Por esta altura, praticamente todos os jogos têm uma lista de boas práticas associada. As regras estabelecidas não servem para ser quebradas. E algumas dessas listas são mantidas em sigilo. Na hora de aplicar punições, as empresas da indústria trabalham com a eSports Integrity Coalition, uma associação sem fins lucrativos, estabelecida em 2015, que serve de matriz aos princípios éticos da indústria. De acordo com o grupo, existem quatro grandes ameaças à integridade nos eSports: as cheats, ataques informáticos às redes do adversário, os resultados combinados e o doping.
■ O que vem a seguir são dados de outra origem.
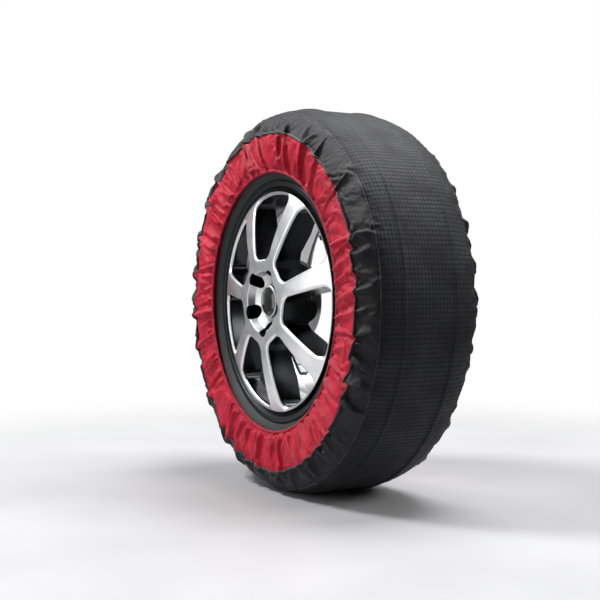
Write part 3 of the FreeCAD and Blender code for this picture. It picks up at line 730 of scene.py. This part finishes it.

Todos estes princípios estão estabelecidos num Código de Conduta, num Código Anti-Corrupção e num livro de Políticas Anti-Doping.
Os documentos não têm valor de lei, mas são essenciais na construção de linhas orientadoras para a indústria, especialmente porque a ESIC mantém um diálogo aberto com todos os interessados em melhorar o contexto de competição das suas comunidades.
Um dos casos de batota mais mediáticos da história dos eSports aconteceu em 2018. O visado foi Nikhil “forsaken” Kumawat, um jogador de Counter-Strike que foi apanhado a utilizar cheats na eXTREMESLAND 2018, uma competição presencial que juntou alguns dos melhores jogadores de CS. O participante não foi discreto na utilização do software. As câmaras captaram-no a solicitar uma alteração no seu PC de jogo e isso despontou suspeitas na organização. Para o público, isto foi suficiente para o considerar culpado, mas na mais alta esfera de decisão, as punições não se emitem com base em pareceres populares. Para declarar “forsaken” culpado, foram precisas provas tangíveis de que o jogador tinha, de facto, feito batota. Foi feita uma investigação. Analisaram-se os jogos anteriores do jogador e os observadores não tiveram dúvidas; cinco anos de suspensão foram o resultado.